Frequently Asked Questions

What is the typical ROI timeline for accounting automation?

Most companies achieve full ROI within 12-18 months of implementation, with initial returns visible within 3-6 months. The 24-month average ROI of 287% means automation typically generates nearly three times the investment cost over two years. High-performing implementations can exceed 400% ROI, while median implementations deliver approximately 280%.

Which accounting processes should be automated first?

Start with high-volume, rules-based processes: accounts payable, bank reconciliation, and recurring journal entries. These deliver the fastest, most predictable returns because they have clear logic rules, high transaction volumes where automation impact is greatest, and measurable outcomes.
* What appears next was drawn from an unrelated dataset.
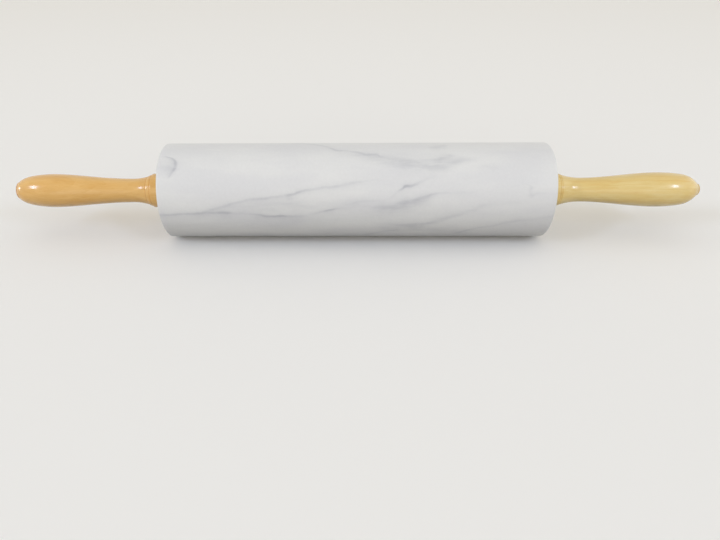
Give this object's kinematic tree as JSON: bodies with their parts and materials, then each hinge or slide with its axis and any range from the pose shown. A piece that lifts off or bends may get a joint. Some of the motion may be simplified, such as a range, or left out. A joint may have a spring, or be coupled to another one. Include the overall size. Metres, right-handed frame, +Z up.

Expanding to expense management, order-to-cash, and financial reporting after achieving initial wins builds organizational confidence.

How do error rates improve with automation?
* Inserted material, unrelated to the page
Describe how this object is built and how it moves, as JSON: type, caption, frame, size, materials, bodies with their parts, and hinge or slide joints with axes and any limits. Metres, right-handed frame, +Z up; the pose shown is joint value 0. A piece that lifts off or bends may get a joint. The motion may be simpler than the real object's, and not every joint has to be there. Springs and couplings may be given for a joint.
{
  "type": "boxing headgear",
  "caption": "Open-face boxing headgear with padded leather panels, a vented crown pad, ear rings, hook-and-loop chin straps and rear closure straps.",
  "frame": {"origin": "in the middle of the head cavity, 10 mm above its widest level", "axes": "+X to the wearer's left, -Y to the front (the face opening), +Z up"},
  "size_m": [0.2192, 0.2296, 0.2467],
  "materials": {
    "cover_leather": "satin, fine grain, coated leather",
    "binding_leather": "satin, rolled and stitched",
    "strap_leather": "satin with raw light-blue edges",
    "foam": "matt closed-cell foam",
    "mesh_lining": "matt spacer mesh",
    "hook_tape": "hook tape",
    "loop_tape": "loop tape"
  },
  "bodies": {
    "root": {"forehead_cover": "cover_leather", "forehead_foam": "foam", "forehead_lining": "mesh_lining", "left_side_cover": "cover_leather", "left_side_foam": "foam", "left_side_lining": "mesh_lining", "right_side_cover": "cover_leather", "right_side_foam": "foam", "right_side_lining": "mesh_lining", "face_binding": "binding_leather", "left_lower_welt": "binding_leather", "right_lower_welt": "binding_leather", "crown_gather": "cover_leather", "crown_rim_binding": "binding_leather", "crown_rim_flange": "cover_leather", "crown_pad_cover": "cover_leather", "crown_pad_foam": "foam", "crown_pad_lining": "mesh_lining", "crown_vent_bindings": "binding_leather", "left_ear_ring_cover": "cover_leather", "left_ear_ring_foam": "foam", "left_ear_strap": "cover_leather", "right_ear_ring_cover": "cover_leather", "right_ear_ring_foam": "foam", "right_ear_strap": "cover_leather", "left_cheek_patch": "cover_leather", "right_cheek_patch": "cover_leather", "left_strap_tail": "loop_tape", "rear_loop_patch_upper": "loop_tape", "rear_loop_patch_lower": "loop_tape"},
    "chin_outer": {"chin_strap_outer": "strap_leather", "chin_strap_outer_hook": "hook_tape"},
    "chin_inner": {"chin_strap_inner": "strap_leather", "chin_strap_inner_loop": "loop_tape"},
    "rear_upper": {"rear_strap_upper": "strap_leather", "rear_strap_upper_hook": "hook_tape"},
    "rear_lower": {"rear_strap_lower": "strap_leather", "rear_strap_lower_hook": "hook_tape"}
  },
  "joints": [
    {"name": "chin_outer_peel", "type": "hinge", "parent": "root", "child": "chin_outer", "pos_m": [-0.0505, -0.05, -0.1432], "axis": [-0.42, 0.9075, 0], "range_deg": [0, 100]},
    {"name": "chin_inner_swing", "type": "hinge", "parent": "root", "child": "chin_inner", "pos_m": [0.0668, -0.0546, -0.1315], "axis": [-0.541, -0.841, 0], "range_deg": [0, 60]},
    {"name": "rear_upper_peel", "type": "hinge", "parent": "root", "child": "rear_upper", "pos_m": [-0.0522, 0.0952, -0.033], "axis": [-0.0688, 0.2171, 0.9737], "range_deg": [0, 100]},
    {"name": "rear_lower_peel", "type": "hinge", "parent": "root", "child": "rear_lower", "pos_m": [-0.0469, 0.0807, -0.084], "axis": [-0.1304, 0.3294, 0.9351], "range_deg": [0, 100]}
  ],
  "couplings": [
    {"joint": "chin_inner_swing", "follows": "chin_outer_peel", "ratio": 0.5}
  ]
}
Companies typically see error rates decrease by 70-80% with automated workflows. The improvement comes from eliminating manual data entry, enforcing consistent processing rules, and implementing validation checks. Fewer errors means less time spent on correction, lower costs from duplicate payments or incorrect postings, and more reliable financial statements.

What is the cost per invoice for AP automation?

Automated AP processing costs approximately $4.21 per invoice compared to $5.29 for manual processing, saving $1.08 per invoice. For a company processing 1,000 invoices monthly, this translates to $12,960 annually in direct cost savings, plus additional savings from early payment discount capture and reduced vendor inquiry costs.

How long does accounting automation implementation take?

Focused implementations targeting single processes like AP automation typically take 2-4 months. Comprehensive automation across multiple accounting processes may take 6-12 months. Timeline depends on existing system complexity, data quality, number of processes being automated, and change management scope.